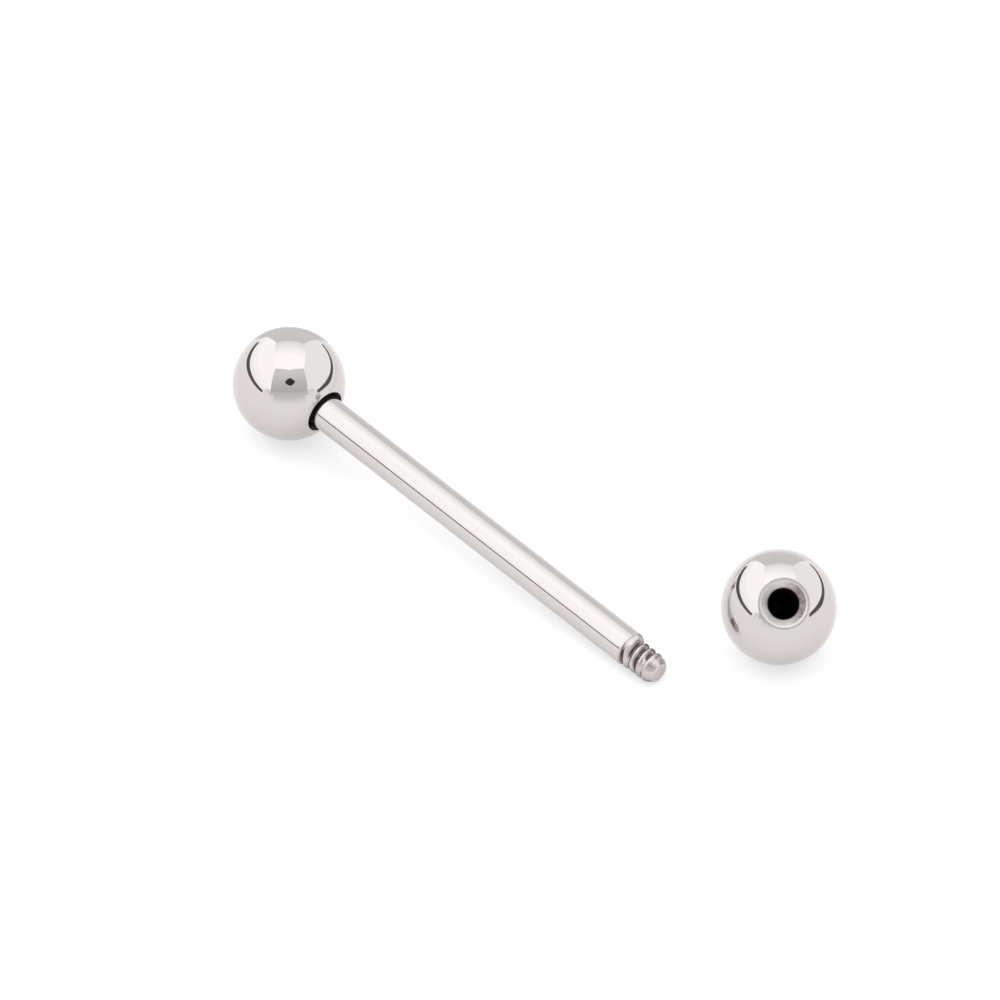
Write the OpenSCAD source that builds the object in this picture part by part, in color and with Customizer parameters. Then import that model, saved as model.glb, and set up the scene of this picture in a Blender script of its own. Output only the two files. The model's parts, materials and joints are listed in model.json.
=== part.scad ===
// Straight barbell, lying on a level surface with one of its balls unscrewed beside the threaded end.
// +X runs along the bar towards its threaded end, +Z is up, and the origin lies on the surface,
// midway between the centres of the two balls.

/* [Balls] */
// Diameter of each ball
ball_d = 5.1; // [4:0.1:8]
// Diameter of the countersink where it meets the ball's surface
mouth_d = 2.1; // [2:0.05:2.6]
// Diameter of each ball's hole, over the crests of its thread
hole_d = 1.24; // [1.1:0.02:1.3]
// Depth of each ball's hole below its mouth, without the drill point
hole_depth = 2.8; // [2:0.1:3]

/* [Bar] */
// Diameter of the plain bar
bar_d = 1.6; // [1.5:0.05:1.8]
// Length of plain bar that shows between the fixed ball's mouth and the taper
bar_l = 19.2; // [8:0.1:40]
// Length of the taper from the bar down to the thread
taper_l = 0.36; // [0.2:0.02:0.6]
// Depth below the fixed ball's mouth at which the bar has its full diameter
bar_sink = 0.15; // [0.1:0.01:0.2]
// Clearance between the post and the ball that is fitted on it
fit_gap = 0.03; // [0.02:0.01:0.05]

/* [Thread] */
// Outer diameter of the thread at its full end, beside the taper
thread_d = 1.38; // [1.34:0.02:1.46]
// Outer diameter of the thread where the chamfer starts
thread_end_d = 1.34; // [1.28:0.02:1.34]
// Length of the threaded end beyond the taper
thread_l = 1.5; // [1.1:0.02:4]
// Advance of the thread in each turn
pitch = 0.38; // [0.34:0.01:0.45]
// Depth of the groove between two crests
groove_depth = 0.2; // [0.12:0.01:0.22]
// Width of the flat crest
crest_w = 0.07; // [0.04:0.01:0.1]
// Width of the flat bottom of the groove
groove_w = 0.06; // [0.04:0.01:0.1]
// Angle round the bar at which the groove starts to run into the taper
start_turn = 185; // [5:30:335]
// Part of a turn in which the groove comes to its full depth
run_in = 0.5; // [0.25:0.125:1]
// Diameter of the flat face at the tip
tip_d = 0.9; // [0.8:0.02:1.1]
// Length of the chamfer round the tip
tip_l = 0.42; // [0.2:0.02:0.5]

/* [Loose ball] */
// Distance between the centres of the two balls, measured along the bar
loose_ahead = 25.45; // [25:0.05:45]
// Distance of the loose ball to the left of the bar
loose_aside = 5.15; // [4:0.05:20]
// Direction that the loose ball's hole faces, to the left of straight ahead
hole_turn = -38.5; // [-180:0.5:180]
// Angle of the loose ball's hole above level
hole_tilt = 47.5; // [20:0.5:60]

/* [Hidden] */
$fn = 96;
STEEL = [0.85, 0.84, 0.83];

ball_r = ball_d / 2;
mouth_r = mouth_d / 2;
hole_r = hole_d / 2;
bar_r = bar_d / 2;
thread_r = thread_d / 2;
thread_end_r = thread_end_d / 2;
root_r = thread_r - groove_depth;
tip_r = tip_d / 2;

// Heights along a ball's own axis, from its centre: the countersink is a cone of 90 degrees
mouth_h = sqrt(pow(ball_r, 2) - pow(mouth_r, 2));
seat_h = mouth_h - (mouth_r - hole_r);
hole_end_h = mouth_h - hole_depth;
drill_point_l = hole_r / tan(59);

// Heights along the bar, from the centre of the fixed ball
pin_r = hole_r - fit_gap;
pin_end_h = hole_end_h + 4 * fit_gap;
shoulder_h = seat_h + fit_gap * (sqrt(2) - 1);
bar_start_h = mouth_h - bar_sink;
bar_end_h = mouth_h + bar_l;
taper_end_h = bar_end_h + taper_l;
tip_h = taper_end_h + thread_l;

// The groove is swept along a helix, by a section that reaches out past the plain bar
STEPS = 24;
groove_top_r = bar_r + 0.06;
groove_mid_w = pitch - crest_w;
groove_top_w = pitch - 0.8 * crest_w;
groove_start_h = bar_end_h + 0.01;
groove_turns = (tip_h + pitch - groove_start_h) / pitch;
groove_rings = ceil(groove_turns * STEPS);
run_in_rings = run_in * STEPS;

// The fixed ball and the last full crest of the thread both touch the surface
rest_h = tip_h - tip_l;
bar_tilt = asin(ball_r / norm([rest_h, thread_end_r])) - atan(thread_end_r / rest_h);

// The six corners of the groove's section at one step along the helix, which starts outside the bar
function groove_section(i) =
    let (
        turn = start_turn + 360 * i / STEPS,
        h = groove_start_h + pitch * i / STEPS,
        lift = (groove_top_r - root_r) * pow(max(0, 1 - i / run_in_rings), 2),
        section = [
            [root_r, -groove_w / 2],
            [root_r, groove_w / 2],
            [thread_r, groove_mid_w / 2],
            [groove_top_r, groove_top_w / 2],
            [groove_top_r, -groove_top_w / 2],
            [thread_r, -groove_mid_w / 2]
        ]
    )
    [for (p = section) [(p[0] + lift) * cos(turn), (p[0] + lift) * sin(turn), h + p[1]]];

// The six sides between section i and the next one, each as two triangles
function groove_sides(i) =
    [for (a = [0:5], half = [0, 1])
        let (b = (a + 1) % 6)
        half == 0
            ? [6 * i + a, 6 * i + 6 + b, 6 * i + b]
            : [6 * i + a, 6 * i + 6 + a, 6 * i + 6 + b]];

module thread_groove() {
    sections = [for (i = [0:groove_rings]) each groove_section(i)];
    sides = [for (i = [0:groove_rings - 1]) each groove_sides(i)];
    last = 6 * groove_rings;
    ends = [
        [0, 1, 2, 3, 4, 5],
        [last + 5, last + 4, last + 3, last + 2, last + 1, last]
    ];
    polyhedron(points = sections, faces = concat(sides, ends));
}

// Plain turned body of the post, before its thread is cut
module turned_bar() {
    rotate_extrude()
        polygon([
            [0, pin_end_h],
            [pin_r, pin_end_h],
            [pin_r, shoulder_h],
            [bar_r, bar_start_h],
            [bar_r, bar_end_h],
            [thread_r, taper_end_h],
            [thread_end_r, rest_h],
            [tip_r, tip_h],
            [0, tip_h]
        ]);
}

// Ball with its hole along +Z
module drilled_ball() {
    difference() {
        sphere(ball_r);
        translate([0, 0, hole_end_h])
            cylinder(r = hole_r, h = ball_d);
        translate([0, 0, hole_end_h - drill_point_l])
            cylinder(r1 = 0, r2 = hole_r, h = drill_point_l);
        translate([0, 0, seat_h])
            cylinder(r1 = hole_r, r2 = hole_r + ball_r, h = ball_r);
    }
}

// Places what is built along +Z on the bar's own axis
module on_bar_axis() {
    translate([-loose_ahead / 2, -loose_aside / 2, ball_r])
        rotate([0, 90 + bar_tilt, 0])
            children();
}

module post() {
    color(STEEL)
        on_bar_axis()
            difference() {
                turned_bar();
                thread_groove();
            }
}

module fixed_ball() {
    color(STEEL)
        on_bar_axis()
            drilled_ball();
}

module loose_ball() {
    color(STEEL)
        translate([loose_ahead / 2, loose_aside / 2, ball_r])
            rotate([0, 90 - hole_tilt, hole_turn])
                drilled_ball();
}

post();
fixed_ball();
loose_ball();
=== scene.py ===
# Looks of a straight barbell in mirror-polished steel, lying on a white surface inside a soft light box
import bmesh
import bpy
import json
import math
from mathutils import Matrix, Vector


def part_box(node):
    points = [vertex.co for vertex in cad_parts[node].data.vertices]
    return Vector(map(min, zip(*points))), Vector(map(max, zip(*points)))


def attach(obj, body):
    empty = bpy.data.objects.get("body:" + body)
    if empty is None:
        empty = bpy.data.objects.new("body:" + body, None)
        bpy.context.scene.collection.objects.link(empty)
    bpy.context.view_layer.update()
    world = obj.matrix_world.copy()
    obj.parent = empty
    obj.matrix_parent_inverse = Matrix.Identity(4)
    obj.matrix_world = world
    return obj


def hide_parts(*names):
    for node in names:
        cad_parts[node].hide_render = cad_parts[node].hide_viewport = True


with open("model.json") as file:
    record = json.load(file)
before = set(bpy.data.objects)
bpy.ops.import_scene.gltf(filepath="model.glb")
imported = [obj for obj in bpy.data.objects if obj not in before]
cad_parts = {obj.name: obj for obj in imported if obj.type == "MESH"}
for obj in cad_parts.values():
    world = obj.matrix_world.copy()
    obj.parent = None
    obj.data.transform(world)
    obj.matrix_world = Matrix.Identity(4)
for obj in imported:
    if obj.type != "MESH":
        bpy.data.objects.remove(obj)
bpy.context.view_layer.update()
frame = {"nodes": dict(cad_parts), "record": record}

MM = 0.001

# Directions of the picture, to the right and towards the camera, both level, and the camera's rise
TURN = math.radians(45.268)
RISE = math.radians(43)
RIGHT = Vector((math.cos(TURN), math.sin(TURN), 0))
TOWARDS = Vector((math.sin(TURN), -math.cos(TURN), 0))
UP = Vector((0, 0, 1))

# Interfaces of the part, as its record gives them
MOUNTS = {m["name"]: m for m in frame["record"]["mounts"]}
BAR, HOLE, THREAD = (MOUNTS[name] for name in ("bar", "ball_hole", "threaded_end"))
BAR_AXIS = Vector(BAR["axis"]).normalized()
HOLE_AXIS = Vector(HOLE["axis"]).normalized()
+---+
▸ **What is expected**:
Starting with the line with "bar's own axis" and ending with the line with "for node in", extract every line exactly and nothing outside that span.

▸ **Response for this exercise**:
// Places what is built along +Z on the bar's own axis
module on_bar_axis() {
    translate([-loose_ahead / 2, -loose_aside / 2, ball_r])
        rotate([0, 90 + bar_tilt, 0])
            children();
}

module post() {
    color(STEEL)
        on_bar_axis()
            difference() {
                turned_bar();
                thread_groove();
            }
}

module fixed_ball() {
    color(STEEL)
        on_bar_axis()
            drilled_ball();
}

module loose_ball() {
    color(STEEL)
        translate([loose_ahead / 2, loose_aside / 2, ball_r])
            rotate([0, 90 - hole_tilt, hole_turn])
                drilled_ball();
}

post();
fixed_ball();
loose_ball();
=== scene.py ===
# Looks of a straight barbell in mirror-polished steel, lying on a white surface inside a soft light box
import bmesh
import bpy
import json
import math
from mathutils import Matrix, Vector


def part_box(node):
    points = [vertex.co for vertex in cad_parts[node].data.vertices]
    return Vector(map(min, zip(*points))), Vector(map(max, zip(*points)))


def attach(obj, body):
    empty = bpy.data.objects.get("body:" + body)
    if empty is None:
        empty = bpy.data.objects.new("body:" + body, None)
        bpy.context.scene.collection.objects.link(empty)
    bpy.context.view_layer.update()
    world = obj.matrix_world.copy()
    obj.parent = empty
    obj.matrix_parent_inverse = Matrix.Identity(4)
    obj.matrix_world = world
    return obj


def hide_parts(*names):
    for node in names:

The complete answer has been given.